Docs: Window functions.


6. Aggregating Index Boost

Persist frequently used summaries for dashboards.

CREATE OR REPLACE AGGREGATING INDEX idx_video_event_summary
AS
SELECT video_id,
event_tag,
COUNT(*) AS event_count,
AVG(risk_score) AS avg_risk
FROM frame_events
GROUP BY video_id, event_tag;

When analysts rerun a familiar KPI, the optimizer serves it from the index:

SELECT v.route_name,
e.event_tag,
COUNT(*) AS event_count,
AVG(e.risk_score) AS avg_risk
FROM frame_events e
JOIN citydrive_videos v USING (video_id)
WHERE v.capture_date >= '2025-01-01'
GROUP BY v.route_name, e.event_tag
ORDER BY avg_risk DESC;

Sample output:

route_name         | event_tag      | event_count | avg_risk
Downtown Loop | hard_brake | 1 | 0.81
Port Perimeter | lane_merge | 1 | 0.74
Downtown Loop | pedestrian | 1 | 0.67
CBD Night Sweep | night_lowlight | 1 | 0.63
Airport Connector | hard_brake | 1 | 0.59

Docs: Aggregating Index and EXPLAIN.


7. Stored Procedure Automation

Wrap the logic so scheduled jobs always produce the same report.

CREATE OR REPLACE PROCEDURE citydrive_route_report(days_back UINT8)
RETURNS TABLE(route_name STRING, event_tag STRING, event_count BIGINT, avg_risk DOUBLE)
LANGUAGE SQL
AS
$$
BEGIN
RETURN TABLE (
SELECT v.route_name,
e.event_tag,
COUNT(*) AS event_count,
AVG(e.risk_score) AS avg_risk
FROM frame_events e
JOIN citydrive_videos v USING (video_id)
WHERE v.capture_date >= DATEADD('day', -:days_back, DATE '2025-01-04')
GROUP BY v.route_name, e.event_tag
);
END;
$$;

CALL PROCEDURE citydrive_route_report(30);

Sample output:

route_name         | event_tag      | event_count | avg_risk
Downtown Loop | hard_brake | 1 | 0.81
CBD Night Sweep | night_lowlight | 1 | 0.63
Downtown Loop | pedestrian | 1 | 0.67
Airport Connector | hard_brake | 1 | 0.59
Port Perimeter | lane_merge | 1 | 0.74

Stored procedures can be triggered manually, via TASKS, or from orchestration tools.

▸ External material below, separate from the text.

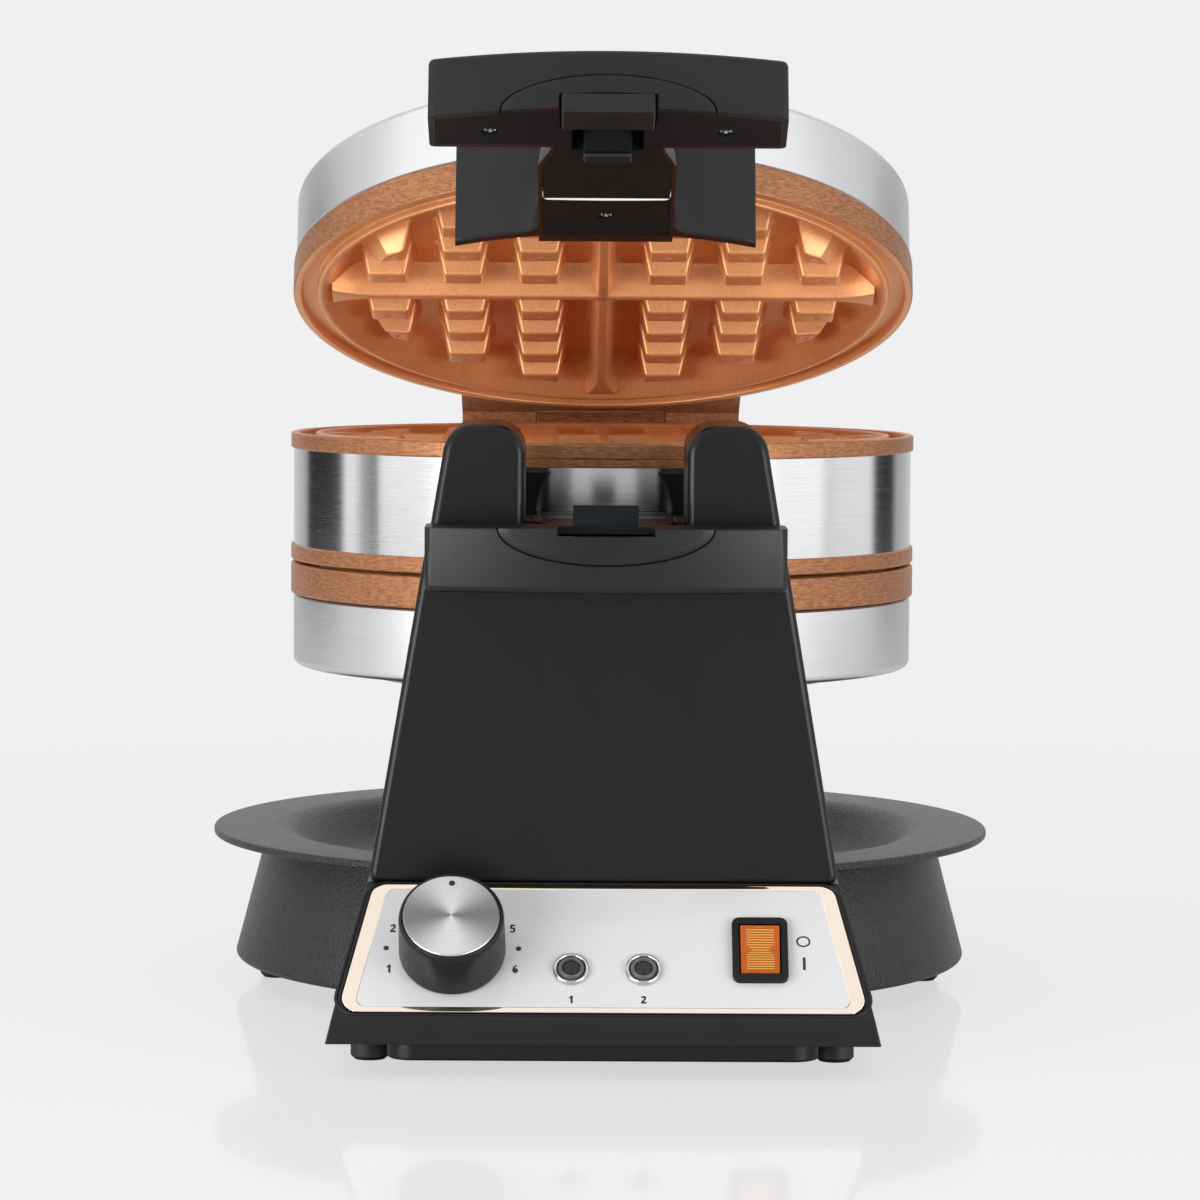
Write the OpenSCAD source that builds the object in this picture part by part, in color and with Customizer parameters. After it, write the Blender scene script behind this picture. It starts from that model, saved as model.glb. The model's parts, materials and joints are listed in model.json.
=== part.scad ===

With these tables and patterns in place, the rest of the CityDrive guides can reference the exact same video_id keys—frame_metadata_catalog for JSON search, frame embeddings for similarity, GPS locations for geo queries, and a single ETL path to keep them synchronized.